**EXERCISE:** Copy each line with the word "into" in it.

**PROVIDED INFORMATION:**
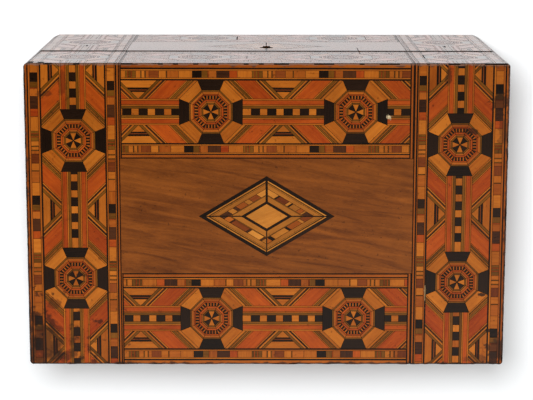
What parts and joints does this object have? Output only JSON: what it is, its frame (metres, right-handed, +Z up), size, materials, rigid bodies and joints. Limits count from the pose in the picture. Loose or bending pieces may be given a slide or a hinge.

...

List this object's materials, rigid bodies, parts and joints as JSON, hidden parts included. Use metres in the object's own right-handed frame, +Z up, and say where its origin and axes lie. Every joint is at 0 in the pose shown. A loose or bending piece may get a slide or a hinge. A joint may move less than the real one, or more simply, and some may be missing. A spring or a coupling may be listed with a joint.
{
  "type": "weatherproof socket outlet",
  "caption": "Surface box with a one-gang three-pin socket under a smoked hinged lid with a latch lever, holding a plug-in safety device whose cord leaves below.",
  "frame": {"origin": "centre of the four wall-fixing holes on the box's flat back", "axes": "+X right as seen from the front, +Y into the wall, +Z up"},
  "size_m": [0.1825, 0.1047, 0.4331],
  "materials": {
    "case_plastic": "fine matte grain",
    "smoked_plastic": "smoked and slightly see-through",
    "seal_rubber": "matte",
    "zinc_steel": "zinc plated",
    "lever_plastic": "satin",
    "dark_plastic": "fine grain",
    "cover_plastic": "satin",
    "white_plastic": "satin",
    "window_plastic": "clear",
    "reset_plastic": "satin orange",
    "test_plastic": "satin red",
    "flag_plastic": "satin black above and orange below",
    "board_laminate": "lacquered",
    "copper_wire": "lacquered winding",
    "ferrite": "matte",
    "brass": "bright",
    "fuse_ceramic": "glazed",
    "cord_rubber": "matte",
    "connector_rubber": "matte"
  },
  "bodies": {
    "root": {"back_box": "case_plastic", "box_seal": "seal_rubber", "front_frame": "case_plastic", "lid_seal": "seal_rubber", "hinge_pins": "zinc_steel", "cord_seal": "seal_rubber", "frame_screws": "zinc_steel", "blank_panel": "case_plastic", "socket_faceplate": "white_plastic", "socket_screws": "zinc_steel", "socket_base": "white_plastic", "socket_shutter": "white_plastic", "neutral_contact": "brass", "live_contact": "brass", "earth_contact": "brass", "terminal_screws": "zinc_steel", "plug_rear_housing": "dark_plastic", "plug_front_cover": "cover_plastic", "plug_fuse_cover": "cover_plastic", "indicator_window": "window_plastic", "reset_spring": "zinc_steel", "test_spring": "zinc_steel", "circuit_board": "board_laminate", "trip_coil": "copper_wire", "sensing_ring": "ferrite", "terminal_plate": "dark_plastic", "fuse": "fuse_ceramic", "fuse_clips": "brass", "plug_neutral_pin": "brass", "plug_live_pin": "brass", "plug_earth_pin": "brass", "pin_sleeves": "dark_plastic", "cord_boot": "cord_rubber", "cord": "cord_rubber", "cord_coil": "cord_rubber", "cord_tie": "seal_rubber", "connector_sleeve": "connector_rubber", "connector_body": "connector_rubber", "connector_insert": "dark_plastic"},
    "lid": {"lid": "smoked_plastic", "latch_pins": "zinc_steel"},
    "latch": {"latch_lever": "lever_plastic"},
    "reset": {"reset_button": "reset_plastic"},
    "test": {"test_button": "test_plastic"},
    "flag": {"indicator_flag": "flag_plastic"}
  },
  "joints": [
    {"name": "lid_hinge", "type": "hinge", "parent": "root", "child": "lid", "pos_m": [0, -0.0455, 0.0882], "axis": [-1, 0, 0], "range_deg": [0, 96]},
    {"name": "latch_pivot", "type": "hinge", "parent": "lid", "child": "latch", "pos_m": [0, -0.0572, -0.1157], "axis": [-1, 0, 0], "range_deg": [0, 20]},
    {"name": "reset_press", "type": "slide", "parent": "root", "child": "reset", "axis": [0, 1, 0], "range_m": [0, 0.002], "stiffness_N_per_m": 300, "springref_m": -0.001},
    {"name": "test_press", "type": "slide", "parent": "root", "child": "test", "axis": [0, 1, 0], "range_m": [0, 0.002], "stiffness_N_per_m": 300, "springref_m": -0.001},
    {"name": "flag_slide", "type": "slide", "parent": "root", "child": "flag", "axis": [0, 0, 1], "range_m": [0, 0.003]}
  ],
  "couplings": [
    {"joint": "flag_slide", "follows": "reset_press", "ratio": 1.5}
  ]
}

==

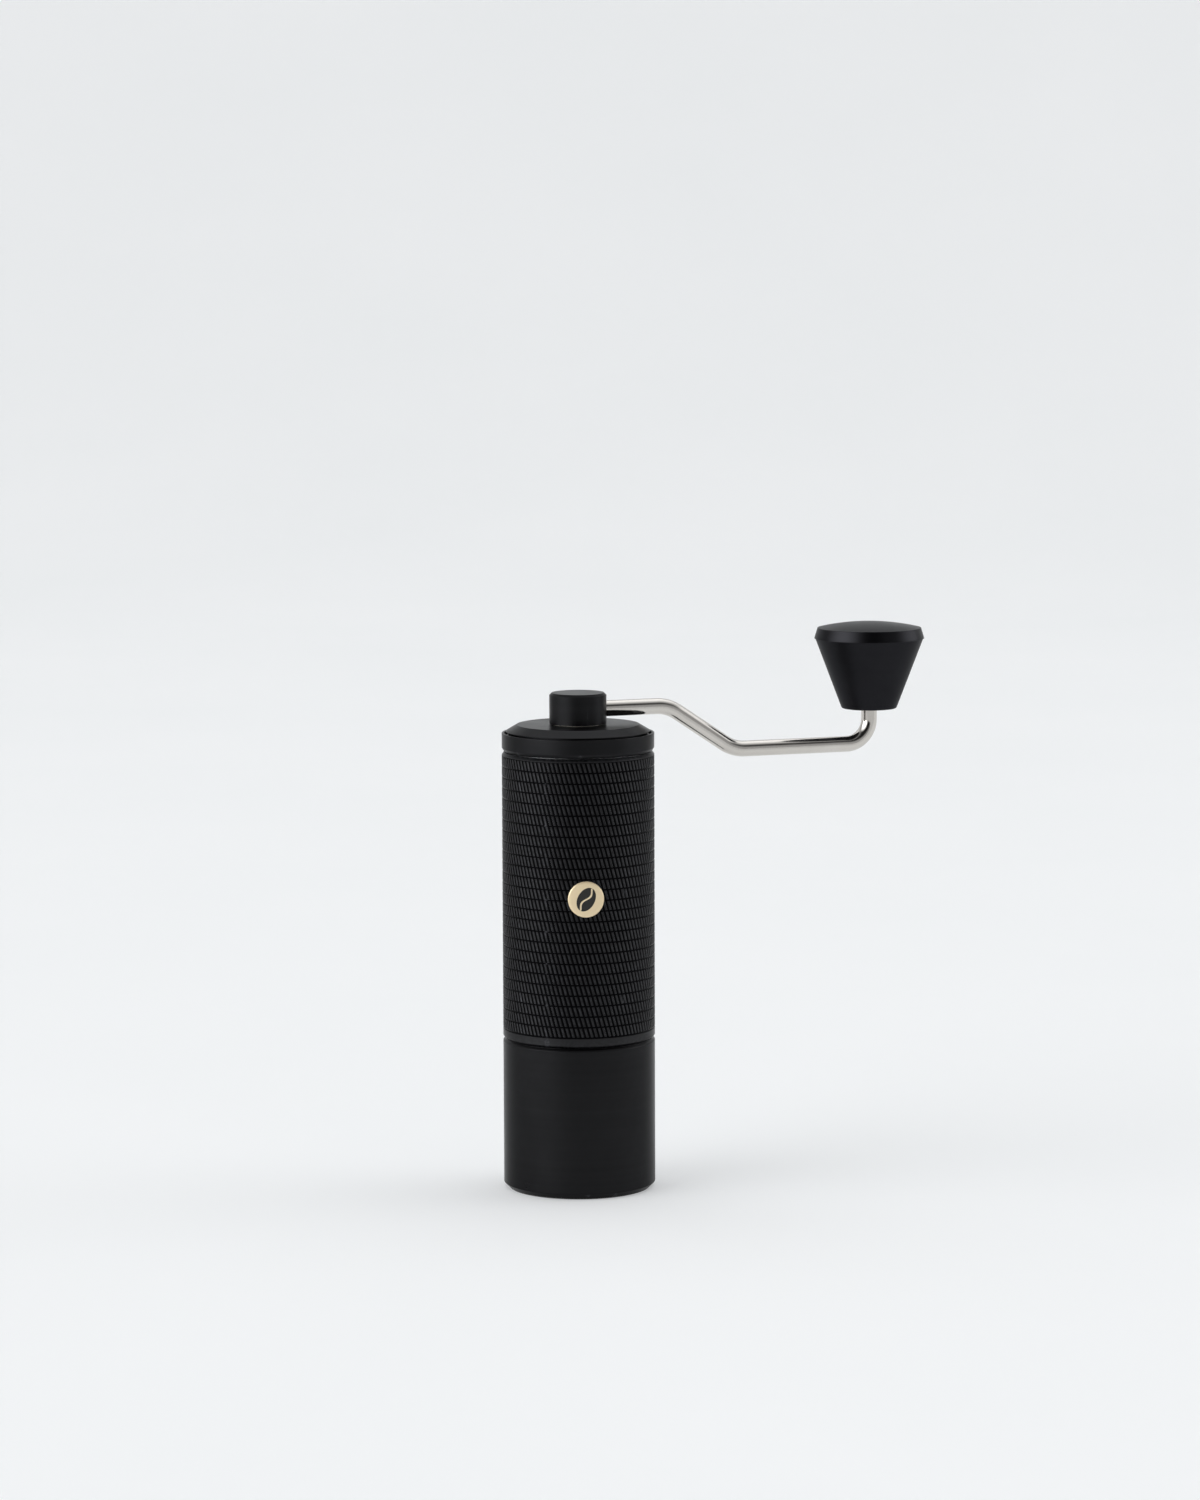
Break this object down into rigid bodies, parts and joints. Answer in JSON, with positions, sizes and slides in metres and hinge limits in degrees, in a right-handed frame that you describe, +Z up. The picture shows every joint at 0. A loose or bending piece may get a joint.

**WRITTEN RESPONSE:**
  "frame": {"origin": "centre of the four wall-fixing holes on the box's flat back", "axes": "+X right as seen from the front, +Y into the wall, +Z up"},
Break this object down into rigid bodies, parts and joints. Answer in JSON, with positions, sizes and slides in metres and hinge limits in degrees, in a right-handed frame that you describe, +Z up. The picture shows every joint at 0. A loose or bending piece may get a joint.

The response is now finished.